The taxome is the sum of all the described species and higher groups such as genera, families, phyla of all life, or the sum of all valid taxa. The documenting of all this biodiversity is still very incomplete.

Many organisms have already been documented (it is guessed that around 1-2 million species have been described — see Species Inventory in biodiversity article), but probably around nine-tenths of existing species have never been described, and those that have been described may have been redescribed, many times, under different names. Thus, the state of the science of taxonomy (the systematic organization of life) is somewhat confused.

The system of Linnean nomenclature (named after the 18th century Swedish pioneer Carl Linnaeus) is such that, in principle, the correct scientific name of all organisms described could be adjudicated, by means of historical priority. However, the names of many organisms are published in such obscure books and journals that very little of this information is available to most people.

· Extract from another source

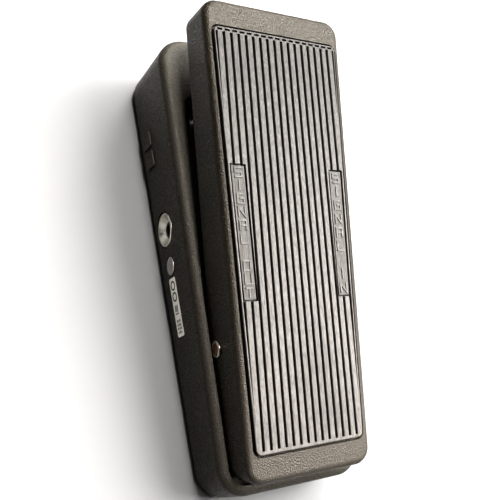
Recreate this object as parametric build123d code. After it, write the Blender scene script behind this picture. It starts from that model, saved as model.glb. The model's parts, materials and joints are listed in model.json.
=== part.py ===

Thus, not only do we have little idea how many species there are, but we are even ignorant of the number of supposedly known species that have been described.

However, the situation is not as bad as it is sometimes painted. The sum total of all existing taxonomic and nomenclatural documentation of living things is not large by today's data-rich standards. We know where the books and journals are where species might have been described. We simply need to put in the work to make the text and graphics of species descriptions available in databases, particularly electronic databases. In many groups, species are poorly known, but it is now rare to discover a major undetected phylum or family, so coverage of the kinds of diversity of life is probably good, even if all species are not described. Most of the undiscovered groups are probably reasonably closely related to something we have described. Thus if we could document the existing knowledge, we would have a useful, albeit somewhat pixellated map of the diversity of life.

Just as a sequenced genome of an organism is a map of its DNA, a database documenting the complete taxome would form a map of the described biodiversity of the entire planet. Existing projects are mapping the positions of moons, planets and stars in the universe, as well as the physical geography of our own planet, and the genomes of selected organisms. Projects are now being set up to take advantage of information technology to document and make available the entire body of taxonomy on line. When this information becomes more complete, it should be possible to link this taxome information to all other information about biology.